Outlined by King and Persily in a working paper in April, the framework that underpins Social Science One has two parts.
The first, he said, is a commission of distinguished academics from across the globe who will work with Facebook officials to identify potential data sets that they will make available to researchers through a process in which study proposals are submitted and peer-reviewed. Once study ideas are approved, researchers will get access to the data as well as grants to support their work, provided by seven charitable foundations. The foundations span the ideological gamut but their money will be pooled, and all decisions will be made by academics so no one viewpoint can dominate. The outside researchers will have complete academic freedom without having to give Facebook prepublication approval rights.
“The key part of the process is that the commission, as a trusted third party, can look at the proposals and decide that some not be funded — even if scientifically appropriate — for reasons not publicly known, such as if they would touch on litigation that has not been made public,” King continued. “And if Facebook reneges on this agreement and does not make data available that Social Science One requests, we are obligated to report that to the public. So this system is incentive compatible for the public, for the company, and for the social scientific community. We think of this as essentially a work of political science, where we came up with a constitution that works for all parties.”
Matthew Baum, Marvin Kalb Professor of Global Communications at the Harvard Kennedy School and member of the Social Science One commission, said, “This commission has the potential to open a new chapter in social science research, and in the overall acquisition of knowledge, in which the organizations that possess critically important information about people and institutions, like social media platforms, and professional researchers will be able to more effectively collaborate to address some of the most difficult problems facing our society.”
Social Science One is being incubated at Harvard’s Institute for Quantitative Social Science, which King directs. Over the years, the institute has taken on this type of activity many times. It has regularly incubated and spun off nonprofit research groups and for-profit companies, as well as centers, programs, and research projects now housed at the institute, elsewhere at Harvard, and at other institutions.
Though it is an exciting prospect for researchers to have access to Facebook’s data store, the use — and misuse — of its data has made headlines in recent months, something King and colleagues have developed procedures to avoid.
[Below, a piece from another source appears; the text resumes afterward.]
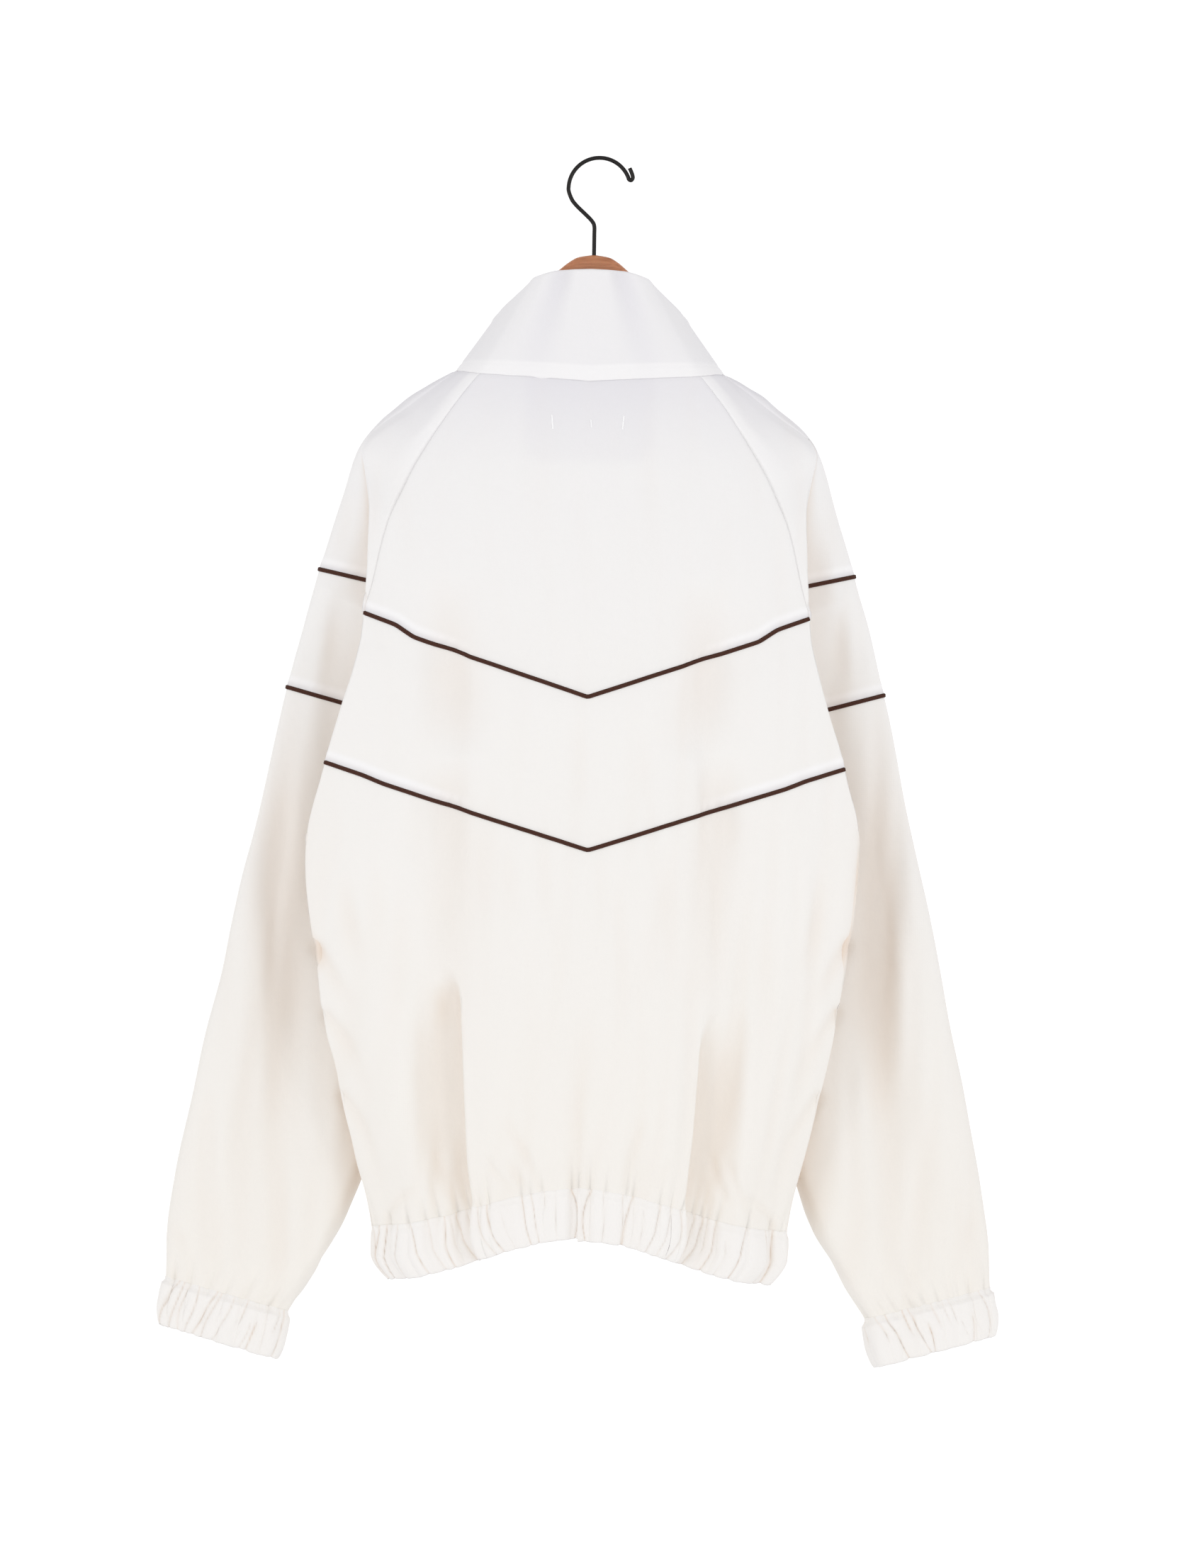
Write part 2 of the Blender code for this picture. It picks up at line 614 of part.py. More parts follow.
def collar():
    """The right half of the stand collar, from centre back to the zip, on the neck seam."""
    half = patches["back_upper"].shape[1] // 2
    parts = (("back_upper", half), ("sleeve_upper_right", 1), ("front_upper_right", 1))
    edge = np.concatenate([patches[name][0][first:] for name, first in parts])
    facing = np.concatenate([normals[name][0][first:] for name, first in parts])
    length = np.concatenate(([0], np.cumsum(np.linalg.norm(np.diff(edge, axis=0), axis=1))))
    sleeve_columns = patches["sleeve_upper_right"].shape[1]
    marks = [0, half, half + SLEEVE_OUTER, half + sleeve_columns - 1, len(edge) - 1]
    mark_shares = [length[m] / length[-1] for m in marks]
    shares = np.concatenate([np.linspace(a, b, n + 1)[:-1] for a, b, n in
                             zip(mark_shares, mark_shares[1:], COLLAR_COLUMNS)] + [[1.0]])
    line, way = share_out(edge, shares, facing)
    way = unit(way)
    turn = np.interp(shares, mark_shares, range(len(marks)))
    top = np.array([read(COLLAR_TOP, t, "x", "y", "z") for t in turn])
    outward = unit(way * np.array((1, 1, 0)))
    away_from_ends = np.clip(np.minimum(turn / .8, (turn[-1] - turn) / .6), 0, 1)
    trough = COLLAR_TROUGH * np.array([bump(t, .55, .3, .3) for t in turn])
    rows, faces = [], []
    for up in (1, .75, .5, .25, 0):
        swell = COLLAR_SWELL * math.sin(math.pi * up) * away_from_ends
        rows.append(line + (top - line) * up + outward * (swell - trough * up)[:, None])
        faces.append(way * (1 - up) + outward * up)
    return np.array(rows), unit(np.array(faces))


half_stand, half_facing = collar()
half_stand[-1] += unit(half_stand[-2] - half_stand[-1]) * SEAM_GAP / 2
stand = whole_back(half_stand)
stand_facing = whole_back(half_facing)
wall("collar", stand, stand - stand_facing * COLLAR_CLOTH, SHELL)


# Piping: a low half-round strip over each piped seam, made from the seam's own points

def piping(name, above, below, facing, ends=(PIPING_END, PIPING_END)):
    """A strip on the line between two patches, given their rows next to it and how far short it stops."""
    seam, up, down = above[-1], above[-2] - above[-1], below[1] - below[0]
    half = PIPING_WIDTH / 2
    stand_off = np.full(len(seam), SEAM_GAP)
    for way in (up, down):
        twist = np.abs(((way[1:] - way[:-1]) * facing[1:]).sum(axis=1)) + np.abs(
            ((way[1:] - way[:-1]) * facing[:-1]).sum(axis=1))
        share = half / np.linalg.norm(way, axis=1)
        stand_off[1:] = np.maximum(stand_off[1:], SEAM_GAP + 0.5 * twist * share[1:])
        stand_off[:-1] = np.maximum(stand_off[:-1], SEAM_GAP + 0.5 * twist * share[:-1])
    rows = np.array([seam + unit(up) * half, seam, seam + unit(down) * half])
    length = np.linalg.norm(np.diff(seam, axis=0), axis=1)
    total = np.concatenate(([0], np.cumsum(length)))
    first, last = ends[0], total[-1] - ends[1]
    keep = np.array([first] + [t for t in total[1:-1] if first + 2 < t < last - 2] + [last])
    rows = np.array([np.stack([np.interp(keep, total, c) for c in row.T], axis=1) for row in rows])
    way = np.stack([np.interp(keep, total, c) for c in facing.T], axis=1)
    way = unit(way)
    inner = rows + way * np.interp(keep, total, stand_off)[:, None]
    rise = np.array((0.55, 1, 0.55))[:, None, None] * PIPING_HEIGHT
    wall(name, inner + way * rise, inner, PIPING)


piping("piping_back_upper", patches["back_upper"], patches["back_middle"][:, 2:-2], normals["back_upper"][-1])
piping("piping_back_lower", patches["back_middle"], patches["back_lower"], normals["back_lower"][0])
for side in ("left", "right"):
    order = 1 if side == "right" else -1
    for level, above, below in (("upper", "upper", "middle"), ("lower", "middle", "lower")):
        ends = (PIPING_TUCK if level == "upper" else PIPING_END, PIPING_END)[::order]
        piping(f"piping_front_{level}_{side}", patches[f"front_{above}_{side}"],
               patches[f"front_{below}_{side}"], normals[f"front_{below}_{side}"][0], ends)
    columns = slice(2, None) if side == "right" else slice(None, -2)
    piping(f"piping_sleeve_upper_{side}", patches[f"sleeve_upper_{side}"][:, columns],
           patches[f"sleeve_middle_{side}"], normals[f"sleeve_middle_{side}"][0],
           (PIPING_END, PIPING_TUCK)[::order])
    piping(f"piping_sleeve_lower_{side}", patches[f"sleeve_middle_{side}"],
           patches[f"sleeve_lower_{side}"], normals[f"sleeve_lower_{side}"][0])


# Zip: a tape behind each front edge, from the collar's top to the hem, with the slider drawn up into the collar

def zip_tape():
    """The right tape, made from the front edge's own points and moved in behind the walls there."""
    pieces = [(half_stand[:-1], half_facing[:-1], COLLAR_CLOTH)]
    for name in ("front_upper_right", "front_middle_right", "front_lower_right"):
        skip = 0 if name == "front_upper_right" else 1
        pieces.append((patches[name][skip:], normals[name][skip:], CLOTH))
    pieces.append((band[1:], band_facing[1:], BAND_CLOTH - GATHER_HOLLOW * GATHER_DEPTH))
    outer, facing = [], []
    for rows, ways, thickness in pieces:
        for row, way in zip(rows, ways):
            line = row[::-1]
            length = np.concatenate(([0], np.cumsum(np.linalg.norm(np.diff(line, axis=0), axis=1))))
            far = np.array([np.interp(TAPE_WIDTH - ZIP_REVEAL, length, c) for c in line.T])
            near = line[0] * (0, 1, 1) + (SEAM_GAP / 2, 0, 0)
            outer.append([near, line[0], far])
            facing.append((way[-1], thickness + SEAM_GAP))
    depth = np.array([d for _, d in facing])
    depth[1:-1] = np.maximum(depth[1:-1], np.maximum(depth[:-2], depth[2:]))
    ways = unit(np.array([w for w, _ in facing]) * (0, 1, 1))[:, None, :]
    outer = np.array(outer) - ways * depth[:, None, None]
    return outer, outer - ways * TAPE_CLOTH


tape, tape_inner = zip_tape()
wall("zip_tape_right", tape[:, ::-1], tape_inner[:, ::-1], TAPE)
wall("zip_tape_left", mirror(tape[:, ::-1]), mirror(tape_inner[:, ::-1]), TAPE)


def block(bm, low, high):
    """A plain block between two corners."""
    made = bmesh.ops.create_cube(bm, size=1)["verts"]
    low, high = np.array(low, float), np.array(high, float)
    for v in made:
        v.co = (low + high) / 2 + np.array(v.co) * (high - low)
    return made


def joined(name, pieces, finish):
    """One closed body from blocks and pins that run into one another."""
    solids = []
    for k, build in enumerate(pieces):
        bm = bmesh.new()
        build(bm)
        solids.append(add_mesh(f"{name}_{k}", bm, finish))
    first = solids[0]
    for other in solids[1:]:
        cut = first.modifiers.new(other.name, "BOOLEAN")
        cut.operation, cut.solver, cut.object = "UNION", "EXACT", other
    graph = bpy.context.evaluated_depsgraph_get()
    mesh = bpy.data.meshes.new_from_object(first.evaluated_get(graph))
    for solid in solids:
        bpy.data.objects.remove(solid, do_unlink=True)
    made = bpy.data.objects.new(name, mesh)
    jacket.objects.link(made)
    return made


slider_z = COLLAR_TOP["z"][-1] - SLIDER_DROP
slider_y = np.interp(-slider_z, -tape[:, 0, 2], tape[:, 0, 1]) + SLIDER_CLEAR
crown_y = slider_y + SLIDER_THICK
pin_y = crown_y + CROWN_GAP / 2


def slider():
    """The slider's flat body, and the crown over it that the pull's pin passes under."""
    half = SLIDER_HEIGHT / 2
    crown = CROWN_LENGTH / 2
    top = crown_y + CROWN_GAP
    return [
        lambda bm: block(bm, (-SLIDER_WIDTH / 2, slider_y, slider_z - half),
                         (SLIDER_WIDTH / 2, crown_y, slider_z + half)),
        lambda bm: block(bm, (-CROWN_WIDTH / 2, crown_y - 0.5, slider_z + crown - 1.2),
                         (CROWN_WIDTH / 2, top + 1, slider_z + crown)),
        lambda bm: block(bm, (-CROWN_WIDTH / 2, crown_y - 0.5, slider_z - crown),
                         (CROWN_WIDTH / 2, top + 1, slider_z - crown + 1.2)),
        lambda bm: block(bm, (-CROWN_WIDTH / 2, top, slider_z - crown + 0.4),
                         (CROWN_WIDTH / 2, top + 1, slider_z + crown - 0.4)),
    ]


def pull():
    """The pull tab: a pin under the crown, an arm on each side of it and a plate hanging down."""
    arm_in, arm_out = CROWN_WIDTH / 2 + 0.4, PULL_WIDTH / 2
    thick = PULL_THICK / 2
    shoulder = slider_z - CROWN_LENGTH / 2 - 0.8

    def pin(bm):
        made = bmesh.ops.create_cone(bm, cap_ends=True, segments=12, radius1=PIN_RADIUS, radius2=PIN_RADIUS,
                                     depth=2 * arm_in + 1)["verts"]
        for v in made:
            v.co = (v.co.z, v.co.x + pin_y, v.co.y + slider_z)

    def arm(side):
        return lambda bm: block(bm, (min(side * arm_in, side * arm_out), pin_y - thick, shoulder - 1),
                                (max(side * arm_in, side * arm_out), pin_y + thick, slider_z + PULL_HEAD))

    return [
        lambda bm: block(bm, (-arm_out, pin_y - thick, slider_z - PULL_LENGTH), (arm_out, pin_y + thick, shoulder)),
        arm(1), arm(-1), pin]


joined("zip_slider", slider(), METAL)
joined("zip_pull", pull(), METAL)


# Hanger: a contoured wooden bar and its wire hook

def hanger_wood():
    """The bar, lofted through upright oval sections that thicken and drop towards its ends."""
    stops = sorted([-x for x in SHOULDER["x"][1:]] + list(SHOULDER["x"]))
    sides = 12
    bm = bmesh.new()
    rings = []
    for x in stops:
        top, thick, height = read(SHOULDER, abs(x), "top", "half_thick", "half_height")
        forward = 8 * (x / 184) ** 2
        ring = []
        for k in range(sides):
            a = 2 * math.pi * k / sides
            c, s = math.cos(a), math.sin(a)
            ring.append(bm.verts.new((x, forward + thick * math.copysign(abs(c) ** .75, c),
                                      top - height + height * math.copysign(abs(s) ** .75, s))))
        rings.append(ring)
    for a, b in zip(rings, rings[1:]):
        for k in range(sides):
            m = (k + 1) % sides
            bm.faces.new((a[k], a[m], b[m], b[k]))
    bm.faces.new(rings[0][::-1])
    bm.faces.new(rings[-1])
    bmesh.ops.recalc_face_normals(bm, faces=bm.faces)
    bmesh.ops.triangulate(bm, faces=bm.faces)
    return add_mesh("hanger_wood", bm, WOOD)


def hanger_hook():
    """The hook: a straight stem, an S-bend and a bow, with the wire's end turned back outward."""
    middle_x = HOOK_OFFSET
    middle_z = WIRE / 2 - HOOK_RADIUS
    route = [(0, WOOD_TOP + SEAM_GAP), (0, -55.5), (-1.2, -51.6), (-4.6, -48.0)]
    for degrees in range(228, 21, -12):
        a = math.radians(degrees)
        route.append((middle_x + HOOK_RADIUS * math.cos(a), middle_z + HOOK_RADIUS * math.sin(a)))
    tip_x, tip_z = route[-1]
    route += [(tip_x + 1.6, tip_z - 2.6), (tip_x + 4.0, tip_z - 2.9), (tip_x + 4.6, tip_z - .2),
              (tip_x + 3.6, tip_z + 5.2)]
    data = bpy.data.curves.new("hanger_hook", "CURVE")
    data.dimensions = "3D"
    data.bevel_depth = WIRE / 2 * MM
    data.bevel_resolution = 2
    data.use_fill_caps = True
    spline = data.splines.new("POLY")
    spline.points.add(len(route) - 1)
    for p, (x, z) in zip(spline.points, route):
        p.co = (x * MM, 0, z * MM, 1)
    data.materials.append(WIRE_BLACK)
    made = bpy.data.objects.new("hanger_hook", data)
    jacket.objects.link(made)
    return made


hanger_wood()
hanger_hook()
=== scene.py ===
"""Track jacket in pale coated cotton with dark piped seams, zipped shut on a wooden hanger and seen from behind.

The jacket's back faces -Y and its zip +Y. Lengths are written in millimetres; the frame is in metres, +Z up.
"""
import math

import bpy
import numpy as np
from mathutils.bvhtree import BVHTree
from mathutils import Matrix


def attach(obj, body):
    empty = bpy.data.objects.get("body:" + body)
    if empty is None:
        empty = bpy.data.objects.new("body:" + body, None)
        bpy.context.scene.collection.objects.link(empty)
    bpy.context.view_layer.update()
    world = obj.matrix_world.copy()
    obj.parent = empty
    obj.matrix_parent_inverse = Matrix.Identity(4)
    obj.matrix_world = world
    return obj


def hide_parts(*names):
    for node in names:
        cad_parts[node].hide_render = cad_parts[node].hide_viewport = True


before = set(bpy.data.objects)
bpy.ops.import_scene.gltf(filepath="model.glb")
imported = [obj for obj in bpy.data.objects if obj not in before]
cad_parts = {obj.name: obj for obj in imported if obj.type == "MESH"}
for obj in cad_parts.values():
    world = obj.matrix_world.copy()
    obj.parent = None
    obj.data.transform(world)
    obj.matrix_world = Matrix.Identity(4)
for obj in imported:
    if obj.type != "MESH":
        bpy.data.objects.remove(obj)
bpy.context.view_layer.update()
MM = 0.001
JACKET = "jacket_and_hanger"


# The photograph's view: a very long lens level with the middle of the jacket, so that its depth hardly changes its
# outline. The picture is turned a little, because the hanger hangs a little askew on its rail.
PHOTO_WIDTH = 1661
MM_PER_PIXEL = 0.58
DISTANCE = 12000
VIEW_X, VIEW_Z = 3.5, -510.7
ASKEW = math.radians(0.8)

lens = bpy.data.cameras.new("long_lens")
lens.sensor_fit = "HORIZONTAL"
lens.lens = lens.sensor_width * DISTANCE / (PHOTO_WIDTH * MM_PER_PIXEL)
lens.clip_end = 40
camera = bpy.data.objects.new("camera", lens)
camera.location = (VIEW_X * MM, -DISTANCE * MM, VIEW_Z * MM)
camera.rotation_euler = (math.pi / 2, -ASKEW, 0)
bpy.context.scene.collection.objects.link(camera)
bpy.context.scene.camera = camera
bpy.context.scene.view_settings.view_transform = "Standard"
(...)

They built safeguards into their procedures, the first of which is simple: To ensure access to the data is limited, academics won’t actually be given the data, but instead will be allowed access to the servers that hold it.
“No academic will be handed data, like before,” King said. “Instead, we’ll make data access available to academics so that individual privacy is always preserved.”
In addition, the organization plans to make use of a mathematical concept known as “differential privacy” to ensure that the data that is made available can’t be traced back to individual users.
“We have some of the leading experts in the world studying this concept here at Harvard, including Cynthia Dwork, the Gordon McKay Professor of Computer Science in the Harvard John A. Paulson School of Engineering & Applied Sciences, and Salil Vadhan, the Vicky Joseph Professor of Computer Science and Applied Mathematics, both of whom are members of the commission,” King said. “The idea is that you can take a data set and add special types of random noise to make it impossible to identify any single person, but when you aggregate it, it doesn’t alter the overall patterns you want to examine.”
But by far the strongest security measure, King said, is related to the system that will allow academics to use the data. “When academics access the data, every character they type will be logged and audited,” he said. “So if they type the letter K, we will know they typed that letter. So there is no possibility of them copying or misusing the data. This means that we are switching from a model of individual responsibility, that has the researcher violating the rules as a single point of failure, to one of collective responsibility, where no one person can violate privacy without everyone knowing and being able to stop it.”
Ultimately, King said, the goal of Social Science One is to develop ways for Facebook — and eventually other companies — to make their vast data stores available to researchers in the hope of finding solutions to social problems that continue to plague humanity.
“Facebook has highly informative data on 2 billion people,” King said. “That’s an incredible privilege, and with the privilege comes considerable responsibility. It only makes sense that Facebook also use some of that information and power to help the public and contribute to social good.”
It’s an idea that’s not without precedent, King said.
Over the decades, several large companies have built large research divisions — perhaps most notably Bell Labs at AT&T and Microsoft Research at Microsoft — that allowed scientists the freedom to explore topics from information theory to the development of lasers and transistors.
With the release of the first data set today, King and colleagues hope to continue that tradition, but in a manner designed for social science-related businesses.
“This is just our first data set. We have quite a lot of others that will be coming after this, and we have funding from seven generous foundations, and so we hope to begin getting researchers up and running fast,” King said. “We also hope to extend this collaboration beyond Facebook and to partner with other companies as well.
“The discoveries we make using these data sets are not going to interrupt these companies’ businesses, but they could help solve some of the challenges that affect human society,” King said. “And if there’s a way to do that, who wouldn’t want to contribute to that mission?”